Fabricated Bail Revocation
SA Lanthorn testified at the March 10, 2022 bail revocation hearing that he always possessed the satellite phones. His own FBI Form 302 and the original property inventory — listing only a cell phone — prove this false. He took Mr. Cammarata's passport at arrest, placed it in his Redwell folder, and used it to retrieve the bags. Bail was revoked on fabricated grounds.
FBI Agent Suppressed as Defense Witness
SA Richard Bloodgood — an active FBI agent and the only remaining defense witness — would have proven his colleagues lied under oath. The government used Touhy regulations to pressure him not to testify. Confirmed on the trial record. He walked away. The perjury went unchallenged.
Forced Palantir Liquidation — $66M Loss
A court with no jurisdiction ordered the forced sale of 367,667 shares of Palantir Technologies from an irrevocable foreign trust at $7/share — generating $2.35M — while $5M in admitted untainted domestic assets sat available. Those shares are worth approximately $66 million at recent highs.
The Donnelly Conflict — Never Disclosed
Lead SEC prosecutor John V. Donnelly III is married to an active attorney in the Executive Office of the Third Circuit Court of Appeals — the court reviewing all four pending appeals. Never disclosed. All twelve Third Circuit judges voted unanimously to deny disqualification without a single word of explanation.
Transcripts Altered
On-the-record statements reflecting judicial bias — including the judge's declaration that "I consider this a crime against the courts" before seeing any evidence — were removed from official transcripts across multiple hearings. Fifteen witnesses, including criminal defense counsel, can confirm what was said and what disappeared.
The Cover-Up — Four Buried Appeals
The same court where the lead prosecutor's wife works as an active attorney has presided over four separate appeals. In every one, the pattern is identical: the government refuses to respond, or the court refuses to engage with the substance.
And when Mr. Cammarata sought relief from the United States Supreme Court, the Solicitor General of the United States waived the government's right to respond rather than put its legal theory in writing under Rule 11. The Supreme Court denied the petition without a word of explanation.

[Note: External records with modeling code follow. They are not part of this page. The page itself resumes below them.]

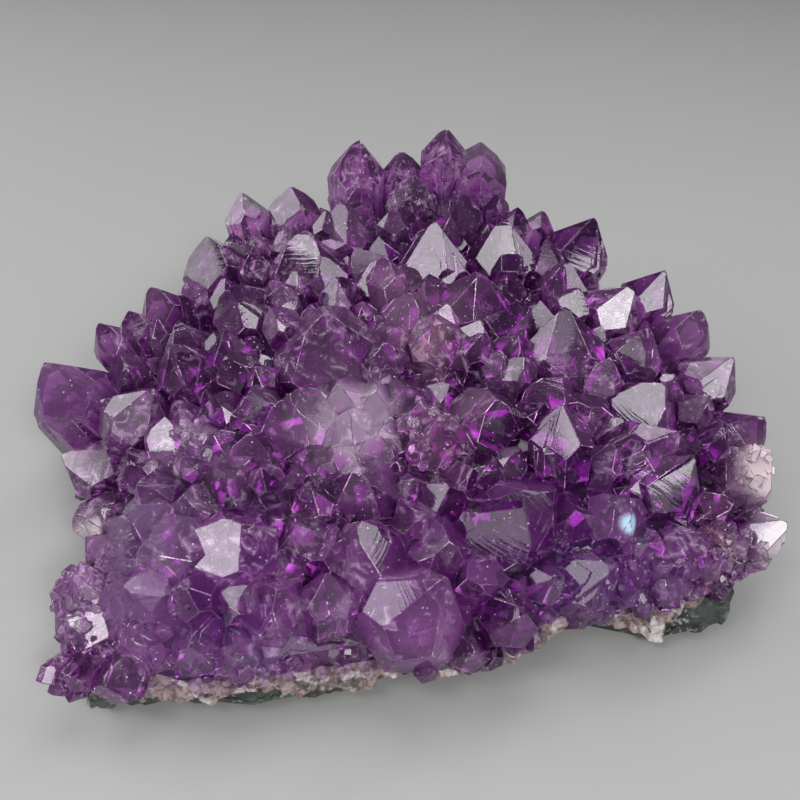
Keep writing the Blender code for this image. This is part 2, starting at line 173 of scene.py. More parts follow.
# The fine grids of the layers: places round, rows down, and how the rows are shared out
# over the corners of the layer's side view; then how fully they take the broken relief
QUARTZ_GRID, ROCK_GRID = (940, 100), (900, 100)
ROW_SHARES, ROW_CORNERS = (0.0, 0.10, 0.22, 0.90, 1.0), (0.0, 2.3, 2.9, 5.05)
RELIEF_ROWS, RELIEF_SHARES = (0.0, 0.08, 0.20, 0.88, 0.91, 1.0), (0, 0.1, 1, 1, 0, 0)
COVERED_ROWS = 0.18              # this share of the quartz's rows lies under the crystals
FOOT_FADE = 0.0015               # the rock's relief fades out over this height (m)

# Relief of the broken sides: height (m), size (m) and seed of waves, chips and crumbs
QUARTZ_RELIEF = (0.0012, 0.009, 3), (0.0034, 0.0040, 5), (0.0014, 0.0018, 9)
ROCK_RELIEF = (0.0016, 0.012, 31), (0.0030, 0.0058, 35), (0.0012, 0.0022, 39)

# Lumps that stand out of the quartz: plan x, y, z, reach, how far out and how far down (mm)
LUMPS = [(64, -62, 8, 3.2, 3.0, 3.0), (-78, -84, 8, 7.0, 2.5, 1.0), (-10, -80, 8, 5.0, 1.5, 1.0),
         (-82, -45, 15, 6.0, 4.0, 0.0), (10, -80, 8, 6.0, 1.8, 0.5), (97, -38, 15, 5.0, 2.0, 1.0),
         (60, 72, 18, 7.0, 2.0, 1.5), (-60, 70, 18, 8.0, 2.0, 1.0), (85, 40, 17, 6.0, 2.0, 1.0)]

# Where the rock is drawn in: plan x, y, z, reach and how far (mm)
HOLLOWS = [(90, -48, 6, 13.0, 4.0)]

# Crystals set by one face: the face's middle x, y, z and the radius (mm), where its normal
# points (degrees round from behind, degrees up) and which way the face falls away from the
# tip (0 to the right, 90 downhill)
FACING = np.array([(-43.5, -62.2, 37.2, 11.0, -169, 60, 0), (-60.5, -31.5, 44.0, 6.5, -175, 56, 90)])

# Crystals that fill bare ground: radius (mm), the bare disc each needs as a share of its
# radius, and how far its tip stands above the ground as a share of its radius
FILL_SIZES = [(8.0, 0.62, 1.25), (6.5, 0.62, 1.25), (5.0, 0.65, 1.3), (3.8, 0.7, 1.3),
              (2.8, 0.8, 1.4), (2.0, 0.9, 1.5), (1.5, 1.0, 1.6)]

# Patches of finer, rougher crystals: plan x, y, reach (mm) and how many
ROUGH_PATCHES = [(-76, -67, 13, 90), (-56, -72, 9, 40), (-56, -33, 9, 50), (96, -30, 9, 40),
                 (84, -50, 9, 40), (10, -33, 8, 25), (-84, -80, 8, 30), (60, -66, 12, 40)]

FLANK_LOWEST = 13.0              # mm above the layers' rise that flank crystals' tips keep
WORN_LEAST, WORN_TURN = 0.0009, 30   # worn edges are longer (m) and turn by more (degrees)
TONE_CELL = 0.006                # m: small crystals in one such cell share a tone
PLANE_STEP, PLANE_TURN = 0.0012, 12  # faces this near (m) and this alike share a chance

# Fixed colours of the small things in the materials
DUST, CHIPPED, HEALED = (0.95, 0.90, 0.92), (0.86, 0.76, 0.84), (0.90, 0.78, 0.95)
DARK_GRAIN, PALE_GRAIN, BROWN_STAIN = (0.055, 0.050, 0.040), (0.36, 0.39, 0.36), (0.11, 0.065, 0.045)

# The lights: azimuth (degrees, 0 = behind the object, 90 = to its right) and elevation,
# width and height (m), radiance, and which way they light the crystals: from all sides,
# only from outside or only from within, as a soft glow
KEY_LIGHT = (154, 41, 0.32, 0.32)
LIGHTS = [
    ("key_core", 154, 41, 0.11, 0.11, 34.0, "outside"),
    ("front", -175, 36, 0.60, 0.20, 1.55, "all"),
    ("front_high", -168, 60, 0.50, 0.16, 2.2, "all"),
    ("front_left", -131, 58, 0.30, 0.20, 7.5, "outside"),
    ("left", -77, 27, 0.75, 0.52, 4.0, "outside"),
    ("top", 0, 76, 0.60, 0.45, 2.9, "all"),
    ("back_right", 36, 50, 0.25, 0.25, 4.5, "outside"),
    ("right", 90, 35, 0.30, 0.30, 4.5, "outside"),
    ("front_low", -176, 6, 0.36, 0.14, 2.2, "all"),
    ("glow_right", 150, 45, 1.1, 0.7, 1.7, "within"),
    ("glow_left", -118, 42, 1.1, 0.7, 2.1, "within"),
    ("glow_back", 20, 60, 0.9, 0.6, 1.2, "within"),
]


def read(items, key, width=1, kind=float):
    """One value of each item of a mesh, or a row of several, as an array."""
    values = np.empty(len(items) * width, kind)
    items.foreach_get(key, values)
    return values.reshape(-1, width) if width > 1 else values


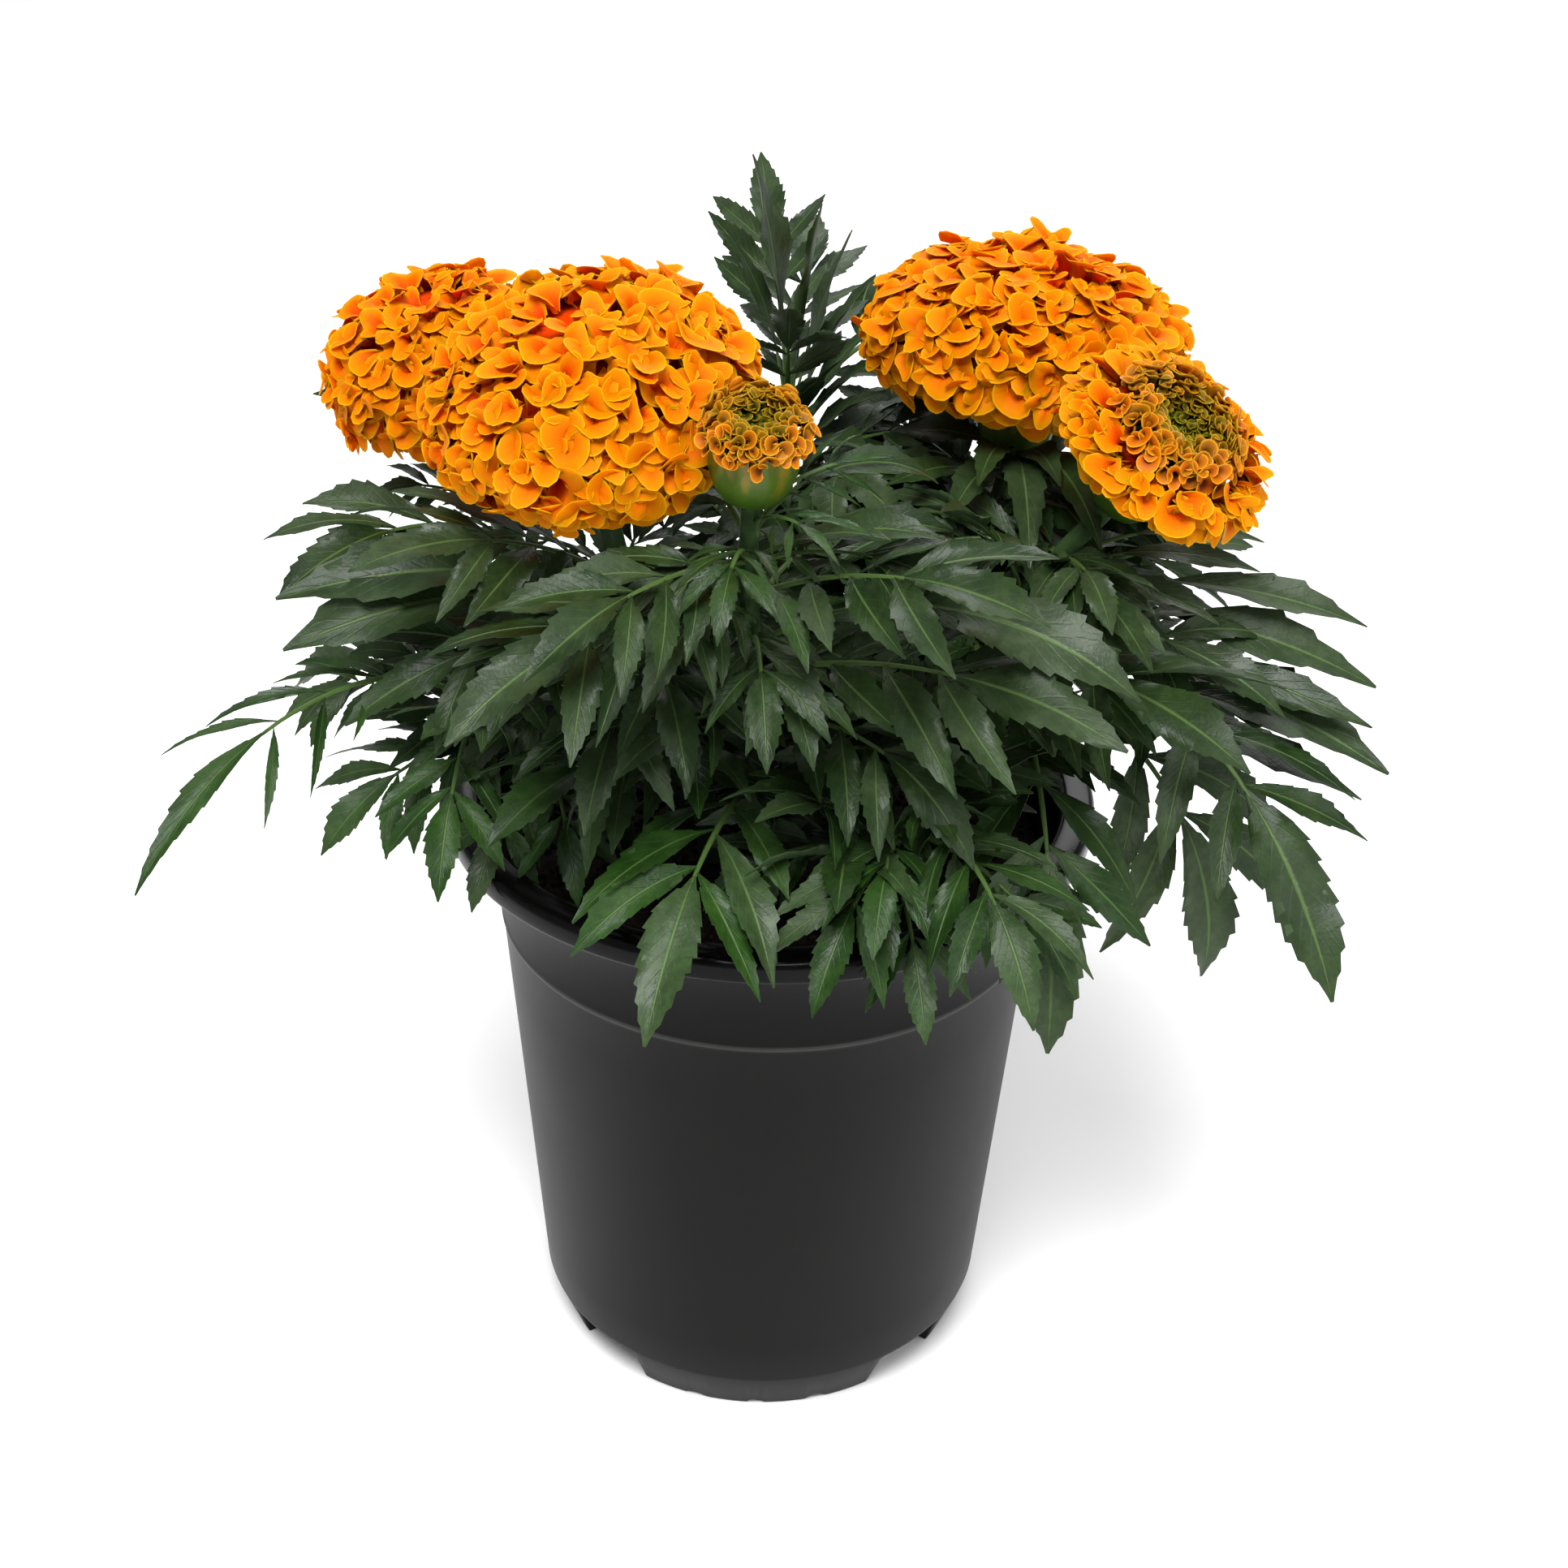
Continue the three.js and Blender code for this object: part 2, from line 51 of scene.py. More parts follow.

This is a court system that knows what the answer is — and has decided it will never say it out loud.
Active Proceedings — March 2026
March 11, 2026: Emergency Application filed to Justice Samuel Alito as Circuit Justice for the Third Circuit — asking for a stay of forfeiture orders, transfer of all four appeals to a conflict-free circuit, and formal disqualification of the Third Circuit. Served on the SEC and DOJ Solicitor General.
March 14, 2026: 28 U.S.C. § 351 Judicial Misconduct Complaints filed to both the Third and Second Circuits documenting the Donnelly structural conflict and pattern of non-adjudication.
March 18, 2026: SEC Ombudsman Complaint filed — Matter ID 20260318-00019112 — formally notifying the SEC of the Donnelly conflict, the unanswered appeal, and the void TRO.
March 23, 2026: Civil RICO Complaint filed, Middle District of Alabama — Cammarata v. Garland, Gensler & Wray — demanding over $450 million in trebled damages for coordinated multi-agency racketeering enterprise.
What We Are Asking Congress to Do
Three specific, actionable requests. Not sympathy — accountability.
Refer to Attorney General Pam Bondi and DOJ
Forward this documented record to the Attorney General with a congressional request for a full independent review of the prosecution of Joseph Cammarata, Case No. 21-cr-427 (E.D. Pa.) — with specific attention to the Sprint precedent, the Donnelly structural conflict, the FBI misconduct at the bail revocation hearing, and the pattern of four unanswered appeals.
Support a Presidential Pardon
Bring this record to President Trump's attention for consideration of a presidential pardon. No victims. No loss. A prosecution built on conduct the Supreme Court established was lawful. A conflicted appellate court. Fabricated evidence. Altered transcripts. Four years of imprisonment. This is precisely the case that presidential clemency was designed to remedy.
Demand Written Answers
Send congressional inquiry letters to the Department of Justice and the Third Circuit demanding written responses to two questions that four years of federal proceedings have refused to answer: Why does Sprint v. APCC Services not make this conduct legal? And why has a structural conflict of this magnitude gone unaddressed for four years?